Written By Annamaria Altieri — Set in 1912 in the British Protectorate of East Africa (now Kenya), The Idol of Mombasa is Alfieri’s second novel featuring Justin and Vera Tolliver. They fell in love in Alfieri’s first book, Strange Gods, and in this book are newlyweds, embarking on a none-too-welcome assignment for Justin as the Assistant District Superintendent of Police in the steamy, smelly coastal city of Mombasa, where you almost feel the heat rising off the page. Vera would prefer that Justin leave the police force altogether and move to the beautiful country to the north, but Justin isn’t ready for that quieter kind of life.
In Mombasa, they find themselves in a deliciously rendered stewpot of mixed racial, ethnic, religious, and cultural backgrounds and loyalties. Though the local government is British, Mombasa has a significant Arab population which is under the influence of the Sultan of Zanzibar. The British have introduced into the police service their loyal Indian subjects, and Africans of many tribes fill the population. Even Justin’s trusted assistant, Kwai Libazo, has a dual lineage – half Maasai, half Kikuyu.
The Tollivers are a mix too. Justin is the second son of a Yorkshire earl who had a conventional if aristocratic upbringing, but possesses no fortune. He ended up in Africa, serving both his native country and the adopted region he’s come to love. By contrast, Vera was born and raised in Africa as more of a free spirit, the daughter of a Scottish missionary who settled with his family in the Protectorate’s pastoral up-country region.

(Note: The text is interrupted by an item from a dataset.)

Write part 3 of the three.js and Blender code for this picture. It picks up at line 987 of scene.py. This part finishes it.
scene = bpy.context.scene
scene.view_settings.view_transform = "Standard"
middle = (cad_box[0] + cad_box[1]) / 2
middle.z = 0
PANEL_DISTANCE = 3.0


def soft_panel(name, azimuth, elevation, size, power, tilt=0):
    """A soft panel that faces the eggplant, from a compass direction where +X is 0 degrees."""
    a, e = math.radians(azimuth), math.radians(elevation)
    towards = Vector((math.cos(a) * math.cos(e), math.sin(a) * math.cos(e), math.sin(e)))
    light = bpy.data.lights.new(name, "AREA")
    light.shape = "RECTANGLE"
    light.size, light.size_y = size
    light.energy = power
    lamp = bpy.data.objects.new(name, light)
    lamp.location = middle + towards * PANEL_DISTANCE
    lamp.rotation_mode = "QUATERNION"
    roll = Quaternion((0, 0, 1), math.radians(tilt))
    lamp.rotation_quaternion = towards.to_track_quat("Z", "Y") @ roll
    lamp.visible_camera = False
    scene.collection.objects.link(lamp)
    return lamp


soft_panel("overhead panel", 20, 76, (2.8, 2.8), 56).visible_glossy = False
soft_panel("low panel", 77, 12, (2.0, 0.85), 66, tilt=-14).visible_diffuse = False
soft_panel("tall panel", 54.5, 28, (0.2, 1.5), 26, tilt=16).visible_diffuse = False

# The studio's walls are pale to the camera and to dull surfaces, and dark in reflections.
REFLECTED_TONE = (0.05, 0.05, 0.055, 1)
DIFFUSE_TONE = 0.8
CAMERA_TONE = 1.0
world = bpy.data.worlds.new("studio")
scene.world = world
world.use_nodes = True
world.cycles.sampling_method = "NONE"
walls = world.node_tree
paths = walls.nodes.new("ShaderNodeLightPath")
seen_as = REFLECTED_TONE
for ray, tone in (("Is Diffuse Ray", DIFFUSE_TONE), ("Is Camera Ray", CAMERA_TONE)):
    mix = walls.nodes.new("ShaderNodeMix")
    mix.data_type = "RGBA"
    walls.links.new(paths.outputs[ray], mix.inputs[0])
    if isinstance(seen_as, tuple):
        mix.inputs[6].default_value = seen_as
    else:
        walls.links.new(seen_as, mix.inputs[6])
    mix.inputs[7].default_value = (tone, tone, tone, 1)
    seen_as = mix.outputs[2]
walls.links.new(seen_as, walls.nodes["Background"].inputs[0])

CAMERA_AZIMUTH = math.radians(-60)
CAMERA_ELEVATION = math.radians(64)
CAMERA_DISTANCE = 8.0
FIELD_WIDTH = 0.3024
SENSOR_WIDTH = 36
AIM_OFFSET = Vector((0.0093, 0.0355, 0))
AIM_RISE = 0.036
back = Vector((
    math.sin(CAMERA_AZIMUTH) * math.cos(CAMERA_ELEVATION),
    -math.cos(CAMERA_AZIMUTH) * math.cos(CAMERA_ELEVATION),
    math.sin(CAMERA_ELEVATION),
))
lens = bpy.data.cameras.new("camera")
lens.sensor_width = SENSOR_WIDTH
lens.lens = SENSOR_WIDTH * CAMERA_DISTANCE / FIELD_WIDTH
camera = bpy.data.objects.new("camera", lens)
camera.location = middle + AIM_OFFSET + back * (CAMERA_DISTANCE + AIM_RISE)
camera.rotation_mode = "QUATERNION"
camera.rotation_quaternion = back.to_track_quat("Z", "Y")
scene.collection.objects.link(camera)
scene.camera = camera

The conflicts inherent between and among such wildly diverse people are tailor-made for both societal and domestic drama.

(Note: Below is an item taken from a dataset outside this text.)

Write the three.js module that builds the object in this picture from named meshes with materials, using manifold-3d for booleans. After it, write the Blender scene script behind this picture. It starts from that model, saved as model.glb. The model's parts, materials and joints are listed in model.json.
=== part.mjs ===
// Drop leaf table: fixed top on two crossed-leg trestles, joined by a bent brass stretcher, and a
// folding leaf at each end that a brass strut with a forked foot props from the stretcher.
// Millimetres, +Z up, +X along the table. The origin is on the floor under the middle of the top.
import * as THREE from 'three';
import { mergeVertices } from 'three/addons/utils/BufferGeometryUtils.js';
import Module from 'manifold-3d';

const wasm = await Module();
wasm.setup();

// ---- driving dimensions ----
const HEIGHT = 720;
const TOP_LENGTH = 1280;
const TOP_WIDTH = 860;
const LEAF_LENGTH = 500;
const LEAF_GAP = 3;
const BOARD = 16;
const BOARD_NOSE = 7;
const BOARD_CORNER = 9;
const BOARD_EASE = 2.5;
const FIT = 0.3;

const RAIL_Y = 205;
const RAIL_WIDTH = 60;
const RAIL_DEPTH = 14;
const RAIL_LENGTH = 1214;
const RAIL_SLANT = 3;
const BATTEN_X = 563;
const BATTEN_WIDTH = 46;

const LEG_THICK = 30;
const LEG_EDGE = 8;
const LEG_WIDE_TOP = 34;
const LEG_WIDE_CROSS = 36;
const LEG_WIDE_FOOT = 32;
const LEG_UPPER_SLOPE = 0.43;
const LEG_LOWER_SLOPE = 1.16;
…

The novel’s prologue describes a daring nighttime slave and ivory smuggling operation, and the book’s central dilemma relates to the illegal, but quietly tolerated practice of holding and selling slaves. Alfieri paints Vera as an abolitionist, unable to countenance slavery in any form, whereas Justin may be as morally opposed, but constrained by unwritten policy and his superiors.
When a runaway slave is murdered, followed soon after by the death of a notorious Arab slave-trafficker, Justin and Vera both set out to find the perpetrator, he in his official capacity and she with secret, possibly risky – and sometimes unaccountably naïve – actions of her own. Conflict between the couple is thereby assured, as Justin alternately admires and is frustrated by Vera’s passionate, impulsive actions.

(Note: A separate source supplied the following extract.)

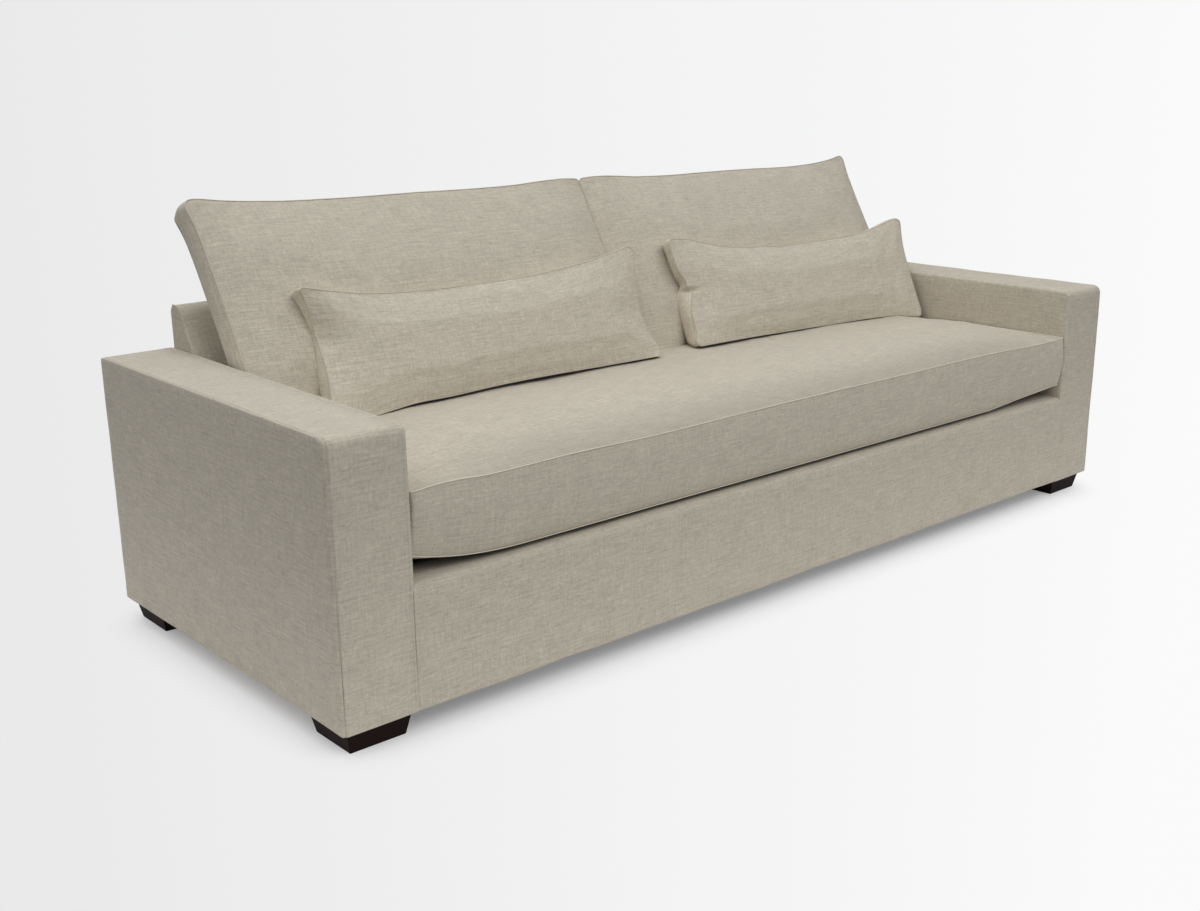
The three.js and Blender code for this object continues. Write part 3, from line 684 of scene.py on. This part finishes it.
def build_back():
    z_knee = BACK_HEIGHT - (BACK - BACK_TOP - BACK_FACE) / math.tan(RECLINE)
    front_top = BACK - BACK_TOP
    top_radius = 0.026
    outline = rounded_outline(
        [
            (BACK, GROUND),
            (BACK, BACK_HEIGHT),
            (front_top, BACK_HEIGHT),
            (BACK_FACE, z_knee),
            (BACK_FACE, DECK + GAP),
            (BACK - SKIN, DECK + GAP),
            (BACK - SKIN, GROUND + FOLD),
            (BACK - HEM, GROUND + FOLD),
            (BACK - HEM, GROUND),
        ],
        {0: 0.006, 1: 0.012, 2: top_radius},
    )
    half = INNER - 0.0004
    edge = bend(0.005)
    sweep("back_upholstery", outline, -half, half, edge, edge, ["back_cover"], 41)
    rake = np.array([math.sin(RECLINE), math.cos(RECLINE)])
    for side, sign in (("left", -1), ("right", 1)):
        x = sign * (half - 0.0022)
        foot = np.array([BACK_FACE, z_knee]) + rake * 0.02
        corner = np.array([front_top, BACK_HEIGHT])
        enter, leave = corner - rake * top_radius, corner + np.array([top_radius, 0.0])
        slope = [foot + (enter - foot) * f for f in np.linspace(0, 1, 24)]
        slope += turn(enter, corner, leave, np.linspace(0, 1, 10)[1:])
        slope += [leave + np.array([0.008, 0.0]) * f for f in np.linspace(0, 1, 4)[1:]]
        slope = [(x, *point) for point in slope]
        out = np.tile((sign, -0.5, 0.7), (len(slope), 1))
        tube(f"back_end_seam_{side}", slope, 0.0015, "frame", out)
        heights = np.linspace(GROUND + 0.01, BACK_HEIGHT - 0.012, 50)
        rear = [(sign * (half - 0.0015), BACK - 0.0015, z) for z in heights]
        out = np.tile((sign, 1.0, 0.0), (len(rear), 1))
        tube(f"back_rear_seam_{side}", rear, 0.0012, "frame", out)
    inset = 0.0035
    along = np.linspace(-half + 0.006, half - 0.006, 160)
    rear_top = [(x, BACK - inset, BACK_HEIGHT - inset) for x in along]
    out = np.tile((0.0, 1.0, 1.0), (len(rear_top), 1))
    tube("back_top_seam", rear_top, 0.0013, "frame", out)


def build_feet():
    top, bottom, high = FOOT_TOP / 2, FOOT_BOTTOM / 2, GROUND - GAP
    middle_x = HALF - FOOT_SETBACK - bottom
    middle_y = BACK - FOOT_SETBACK - bottom
    for side, sx in (("left", -1), ("right", 1)):
        for end, sy in (("front", -1), ("back", 1)):
            work = bmesh.new()
            rings = [
                [work.verts.new((sx * middle_x + a * w, sy * middle_y + b * w, z)) for a, b in CORNERS]
                for w, z in ((bottom, 0.0), (top, high))
            ]
            work.faces.new(rings[0][::-1])
            work.faces.new(rings[1])
            for i in range(4):
                j = (i + 1) % 4
                work.faces.new([rings[0][i], rings[0][j], rings[1][j], rings[1][i]])
            edges = list(work.edges)
            bmesh.ops.bevel(work, geom=edges, offset=FOOT_EDGE, segments=3, profile=0.5, affect="EDGES")
            mesh = bpy.data.meshes.new(f"foot_{end}_{side}")
            work.to_mesh(mesh)
            work.free()
            mesh.materials.append(espresso)
            block = bpy.data.objects.new(f"wood_foot_{end}_{side}", mesh)
            register(block, "frame", [f"foot_{end}_{side}"])


# ---- Cushions

# A cushion's places run from -1 to 1: s from its left end to its right, t from its bottom edge to its top and
# w from its rear seam to its front one. The seat cushion lies, so its t runs backwards and its w upwards.


def swell(value, power):
    """One in the middle and zero at both ends."""
    return 1 - np.abs(value) ** power


def near(value, middle, width):
    """One at a place and falling off to zero around it."""
    return np.exp(-(((value - middle) / width) ** 2))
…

Alfieri and fellow author MIchael Stanley created the Sunshine Noir collection of crime fiction stories. Not surprisingly, her descriptions of Mombasa and its environs vividly evoke the setting: the colorful bazaar, with its narrow passageways, innumerable food stalls, and tiny shops, the stifling government offices, and the surrounding jungle filled with dangers such as snakes. Her writing is clear and interesting, though not literary, yet somehow the narration doesn’t evoke a strong sense of menace, despite the cast of desperate characters and perilous environment.
Several simultaneous dilemmas confront the Tollivers, and Alfieri keeps all these plot balls moving. Justin has to deal with the visit of the Grand Mufti of Egypt, a delicate diplomatic matter at any time, much less when an Arab is murdered, while Vera wants to fulfill her father’s request that they aid a local missionary who’s under increasing police suspicion. The murdered slave had sought refuge with the missionary and his sister. Could either or both of them be responsible for the slave-trafficker’s murder? Even Kwai Libazo complicates the situation by becoming romantically involved with a Somali prostitute in mortal danger from her father and brothers. It’s a love-at-first-sight situation, at least for Libazo, that’s a little too easy and feels more for plot purposes than anything else.
The intriguing secondary characters who keep these plots rolling have multiple motives and hidden agendas. Early on the couple meets Carl Hastings, the epitome of the arrogant, racist colonial. Alfieri doesn’t make blustering missionary Robert Morley too sympathetic, either – a good choice that increases the depth of his character. Through this and many other small decisions she gives her characters dimension and realism. As a result, this atmospheric novel transports you back in time and across continents to set you down in the middle of Mombasa, 1912 – another in a recent run of strong historical crime fiction.